## Your goal
Scan the data below for the string "parts". Copy every line where it appears.

## Listed records
<<<<
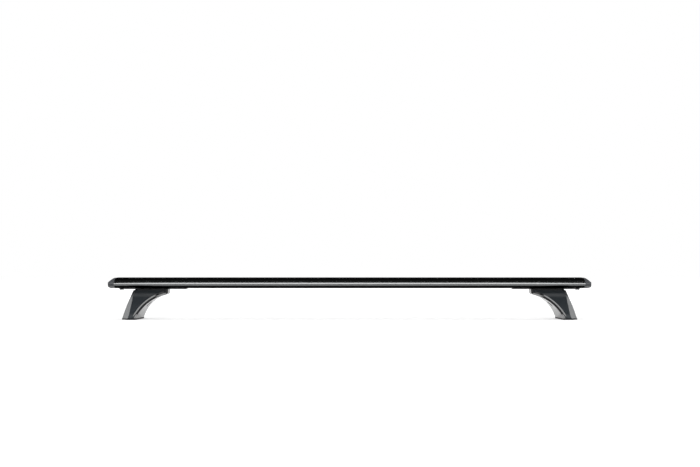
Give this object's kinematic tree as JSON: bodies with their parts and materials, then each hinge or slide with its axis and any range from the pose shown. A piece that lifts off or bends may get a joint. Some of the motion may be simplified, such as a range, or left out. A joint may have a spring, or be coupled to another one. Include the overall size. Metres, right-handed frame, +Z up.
>>>>
<<<<
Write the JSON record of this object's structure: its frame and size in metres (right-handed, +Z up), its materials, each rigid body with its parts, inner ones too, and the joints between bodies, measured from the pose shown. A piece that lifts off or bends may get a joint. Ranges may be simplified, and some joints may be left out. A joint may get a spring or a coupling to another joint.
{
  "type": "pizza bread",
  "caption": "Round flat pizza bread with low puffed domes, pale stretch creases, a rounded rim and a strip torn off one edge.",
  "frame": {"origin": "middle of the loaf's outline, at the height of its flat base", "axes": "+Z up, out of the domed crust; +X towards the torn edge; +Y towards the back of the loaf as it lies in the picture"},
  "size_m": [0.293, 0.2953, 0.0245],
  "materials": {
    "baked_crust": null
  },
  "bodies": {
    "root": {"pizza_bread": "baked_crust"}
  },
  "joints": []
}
>>>>
<<<<
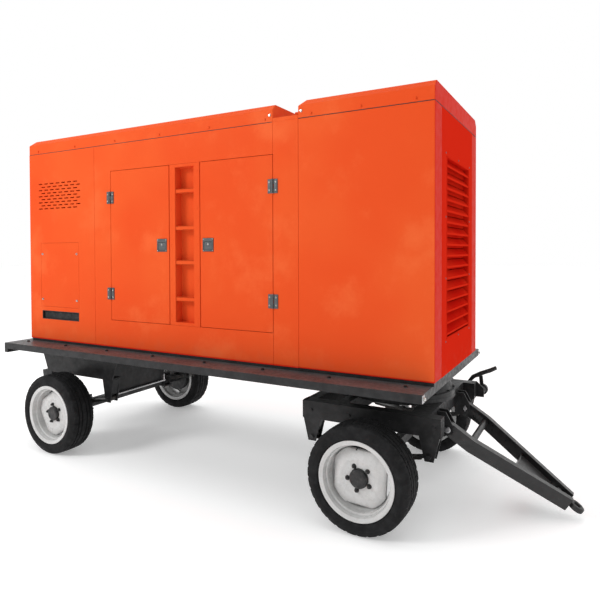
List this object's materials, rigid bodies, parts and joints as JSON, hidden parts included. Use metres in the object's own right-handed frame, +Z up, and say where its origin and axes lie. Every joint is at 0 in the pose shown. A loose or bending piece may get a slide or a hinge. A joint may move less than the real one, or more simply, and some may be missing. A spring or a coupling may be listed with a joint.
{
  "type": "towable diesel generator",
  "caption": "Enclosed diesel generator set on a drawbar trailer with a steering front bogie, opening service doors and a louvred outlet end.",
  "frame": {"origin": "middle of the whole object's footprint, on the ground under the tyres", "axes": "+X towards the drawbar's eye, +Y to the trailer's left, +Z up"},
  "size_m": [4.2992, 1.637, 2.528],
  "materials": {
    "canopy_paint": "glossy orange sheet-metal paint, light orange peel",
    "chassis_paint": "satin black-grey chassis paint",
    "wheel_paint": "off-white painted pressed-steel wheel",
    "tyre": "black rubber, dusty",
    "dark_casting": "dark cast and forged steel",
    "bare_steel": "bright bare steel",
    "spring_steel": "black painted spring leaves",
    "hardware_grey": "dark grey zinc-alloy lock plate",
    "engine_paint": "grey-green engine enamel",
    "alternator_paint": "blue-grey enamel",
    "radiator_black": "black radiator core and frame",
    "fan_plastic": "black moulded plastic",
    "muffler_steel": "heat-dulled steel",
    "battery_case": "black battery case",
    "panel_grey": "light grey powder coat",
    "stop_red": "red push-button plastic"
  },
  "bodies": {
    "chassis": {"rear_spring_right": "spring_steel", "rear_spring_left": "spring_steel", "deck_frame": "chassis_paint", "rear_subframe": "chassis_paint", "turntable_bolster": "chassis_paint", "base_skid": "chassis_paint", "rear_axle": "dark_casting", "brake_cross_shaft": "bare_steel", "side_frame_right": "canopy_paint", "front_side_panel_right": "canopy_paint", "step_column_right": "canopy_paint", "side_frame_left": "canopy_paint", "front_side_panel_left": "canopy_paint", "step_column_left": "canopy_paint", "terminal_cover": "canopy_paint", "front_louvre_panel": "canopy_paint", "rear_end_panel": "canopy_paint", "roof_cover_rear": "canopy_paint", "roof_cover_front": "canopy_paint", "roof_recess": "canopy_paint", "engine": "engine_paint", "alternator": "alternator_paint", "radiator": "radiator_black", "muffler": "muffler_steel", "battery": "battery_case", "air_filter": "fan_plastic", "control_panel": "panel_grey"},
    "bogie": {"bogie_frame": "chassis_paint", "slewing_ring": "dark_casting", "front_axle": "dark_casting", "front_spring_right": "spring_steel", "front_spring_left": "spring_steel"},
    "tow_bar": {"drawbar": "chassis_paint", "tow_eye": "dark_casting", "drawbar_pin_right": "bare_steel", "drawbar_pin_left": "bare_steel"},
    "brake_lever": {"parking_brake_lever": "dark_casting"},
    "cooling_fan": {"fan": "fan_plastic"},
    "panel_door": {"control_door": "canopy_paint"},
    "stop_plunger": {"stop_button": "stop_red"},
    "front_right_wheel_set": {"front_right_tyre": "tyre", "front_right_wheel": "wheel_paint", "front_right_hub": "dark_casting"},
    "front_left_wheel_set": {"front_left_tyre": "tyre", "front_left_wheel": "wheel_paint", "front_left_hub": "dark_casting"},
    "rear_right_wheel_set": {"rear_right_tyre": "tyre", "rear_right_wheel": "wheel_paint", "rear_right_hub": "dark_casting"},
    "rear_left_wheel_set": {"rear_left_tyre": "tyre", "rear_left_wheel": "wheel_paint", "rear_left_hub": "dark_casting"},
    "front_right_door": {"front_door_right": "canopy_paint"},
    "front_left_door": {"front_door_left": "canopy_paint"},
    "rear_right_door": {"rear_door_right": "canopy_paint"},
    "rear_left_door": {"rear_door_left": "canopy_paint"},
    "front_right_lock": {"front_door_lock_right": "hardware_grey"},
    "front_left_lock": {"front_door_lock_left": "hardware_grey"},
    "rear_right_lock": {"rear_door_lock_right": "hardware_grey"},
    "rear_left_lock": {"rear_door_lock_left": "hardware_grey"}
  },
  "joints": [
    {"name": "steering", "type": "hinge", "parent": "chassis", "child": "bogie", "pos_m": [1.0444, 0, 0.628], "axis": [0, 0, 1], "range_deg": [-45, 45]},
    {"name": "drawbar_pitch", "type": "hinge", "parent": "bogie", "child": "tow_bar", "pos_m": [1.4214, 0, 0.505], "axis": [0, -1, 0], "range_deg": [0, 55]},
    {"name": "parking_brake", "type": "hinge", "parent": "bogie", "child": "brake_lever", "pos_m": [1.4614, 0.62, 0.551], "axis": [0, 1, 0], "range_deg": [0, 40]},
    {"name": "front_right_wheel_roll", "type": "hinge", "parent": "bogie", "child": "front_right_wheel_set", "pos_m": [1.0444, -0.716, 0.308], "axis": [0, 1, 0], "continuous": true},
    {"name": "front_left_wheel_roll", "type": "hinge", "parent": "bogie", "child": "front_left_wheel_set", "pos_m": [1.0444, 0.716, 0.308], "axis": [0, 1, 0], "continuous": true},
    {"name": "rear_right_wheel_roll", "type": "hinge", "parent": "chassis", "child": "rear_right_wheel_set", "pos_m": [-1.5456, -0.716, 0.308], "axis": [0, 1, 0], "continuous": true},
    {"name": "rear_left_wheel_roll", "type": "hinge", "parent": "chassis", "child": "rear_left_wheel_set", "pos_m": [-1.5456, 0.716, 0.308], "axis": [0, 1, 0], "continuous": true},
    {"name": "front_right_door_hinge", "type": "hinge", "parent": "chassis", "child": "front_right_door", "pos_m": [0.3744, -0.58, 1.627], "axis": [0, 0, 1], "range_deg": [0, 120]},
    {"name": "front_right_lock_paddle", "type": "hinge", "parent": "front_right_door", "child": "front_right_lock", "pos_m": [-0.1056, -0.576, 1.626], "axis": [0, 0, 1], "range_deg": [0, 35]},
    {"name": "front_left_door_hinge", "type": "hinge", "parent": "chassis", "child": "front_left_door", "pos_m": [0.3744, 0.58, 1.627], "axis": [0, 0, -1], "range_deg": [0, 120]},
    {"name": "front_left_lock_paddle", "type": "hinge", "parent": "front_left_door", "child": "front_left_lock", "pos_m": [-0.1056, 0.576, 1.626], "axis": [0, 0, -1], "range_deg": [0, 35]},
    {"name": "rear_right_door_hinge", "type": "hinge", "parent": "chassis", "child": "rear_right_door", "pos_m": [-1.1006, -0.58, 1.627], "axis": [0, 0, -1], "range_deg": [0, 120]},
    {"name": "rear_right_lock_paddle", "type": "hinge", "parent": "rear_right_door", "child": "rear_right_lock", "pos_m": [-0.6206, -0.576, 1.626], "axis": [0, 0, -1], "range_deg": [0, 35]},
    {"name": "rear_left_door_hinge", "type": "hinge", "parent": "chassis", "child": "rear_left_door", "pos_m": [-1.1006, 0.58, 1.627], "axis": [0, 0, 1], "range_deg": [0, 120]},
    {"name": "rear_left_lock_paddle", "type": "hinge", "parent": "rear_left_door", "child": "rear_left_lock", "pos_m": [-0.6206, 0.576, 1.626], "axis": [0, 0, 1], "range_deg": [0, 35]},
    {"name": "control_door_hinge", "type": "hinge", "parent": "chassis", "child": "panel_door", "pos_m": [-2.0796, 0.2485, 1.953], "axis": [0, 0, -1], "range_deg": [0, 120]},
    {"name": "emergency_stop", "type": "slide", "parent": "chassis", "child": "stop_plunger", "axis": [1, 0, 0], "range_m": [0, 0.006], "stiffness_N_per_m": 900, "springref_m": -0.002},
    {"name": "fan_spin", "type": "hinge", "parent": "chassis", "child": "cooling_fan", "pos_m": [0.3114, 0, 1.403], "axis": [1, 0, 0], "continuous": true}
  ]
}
>>>>
## Solution to this task
Give this object's kinematic tree as JSON: bodies with their parts and materials, then each hinge or slide with its axis and any range from the pose shown. A piece that lifts off or bends may get a joint. Some of the motion may be simplified, such as a range, or left out. A joint may have a spring, or be coupled to another one. Include the overall size. Metres, right-handed frame, +Z up.
Write the JSON record of this object's structure: its frame and size in metres (right-handed, +Z up), its materials, each rigid body with its parts, inner ones too, and the joints between bodies, measured from the pose shown. A piece that lifts off or bends may get a joint. Ranges may be simplified, and some joints may be left out. A joint may get a spring or a coupling to another joint.
List this object's materials, rigid bodies, parts and joints as JSON, hidden parts included. Use metres in the object's own right-handed frame, +Z up, and say where its origin and axes lie. Every joint is at 0 in the pose shown. A loose or bending piece may get a slide or a hinge. A joint may move less than the real one, or more simply, and some may be missing. A spring or a coupling may be listed with a joint.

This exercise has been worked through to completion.